Donna Zuckerberg in the TLS considers Hamilton’s The Greek Way and The Roman Way classics. Norton has reissued these two books, and she says with good reason. She writes,
Edith Hamilton’s The Greek Way and The Roman Way, originally published in 1930 and 1932, are classics in their own right. Praised for their lucidity and accessibility, her books served as an introduction to classical antiquity for the general American public for much of the twentieth century. Although less well known in Europe, Hamilton achieved such popularity in the United States that, when I tell people that I study Classics, most people over the age of fifty who are familiar with the subject tell me that Hamilton was their entry point. The Greek Way was a favourite volume of Robert Kennedy, and – he claimed – a text that helped him process his grief after the assassination of his brother. Hamilton’s works underlie one traditional American approach to the Classics. Do they deserve re-publication?
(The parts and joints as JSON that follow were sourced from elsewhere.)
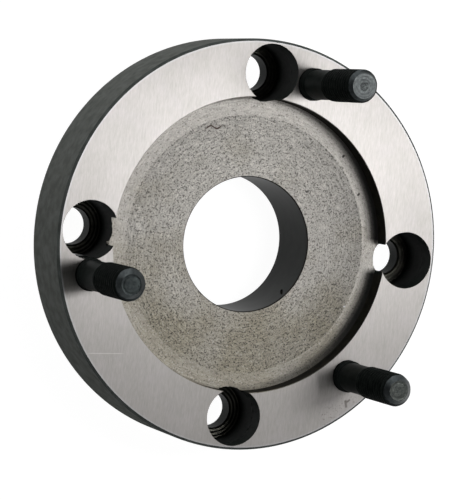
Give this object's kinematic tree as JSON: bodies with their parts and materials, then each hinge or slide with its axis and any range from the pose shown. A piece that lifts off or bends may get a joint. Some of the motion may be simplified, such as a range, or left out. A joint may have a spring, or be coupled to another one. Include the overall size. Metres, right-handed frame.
{
  "type": "chuck backplate",
  "caption": "Round lathe chuck backplate with a through bore, a register recess, counterbored screw holes and studs screwed into its ring face.",
  "frame": {"origin": "centre of the register boss's end face, on the turning axis; the plate lies on this face", "axes": "+Z along the turning axis, out of the ring face, the way the studs point; +X through the screw hole at the picture's right"},
  "size_m": [0.1, 0.1, 0.0488],
  "materials": {
    "cast_iron_plate": "ground ring face, turned recess floor and blackened rim",
    "black_steel_stud": "black oxide"
  },
  "bodies": {
    "root": {"backplate": "cast_iron_plate", "stud_upper_right": "black_steel_stud", "stud_left": "black_steel_stud", "stud_lower_right": "black_steel_stud"}
  },
  "joints": []
}
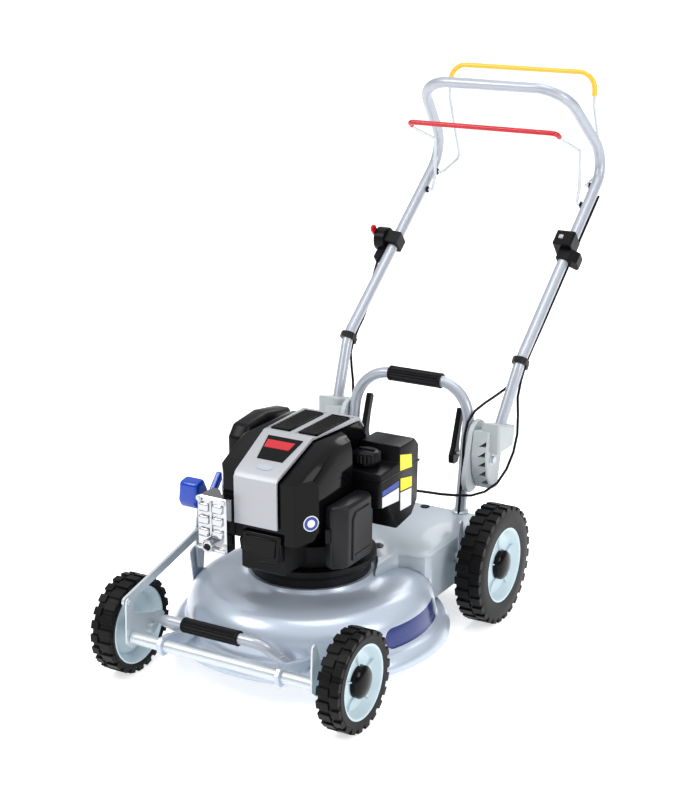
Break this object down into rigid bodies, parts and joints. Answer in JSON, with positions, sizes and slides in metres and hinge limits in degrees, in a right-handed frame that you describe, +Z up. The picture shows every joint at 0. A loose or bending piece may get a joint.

Hamilton herself is a figure about whom much has been written lately (for example, the excellent chapter by Judith Hallett in the volume Women Classical Scholars, 2016). She had two distinguished careers, first as headmaster at Bryn Mawr, then as a writer about the ancient Mediterranean. It is tempting to compare Hamilton to her British contemporary Jane Ellen Harrison, but while Harrison’s work on Greek mythology became the foundation of scholarship on the subject, Hamilton’s work on mythology and classical civilization was unapologetically popularizing.
I did read a bit of The Greek Way last summer and thoroughly enjoyed it, though it is a bit dated. Good for the TLS for writing about this now neglected writer.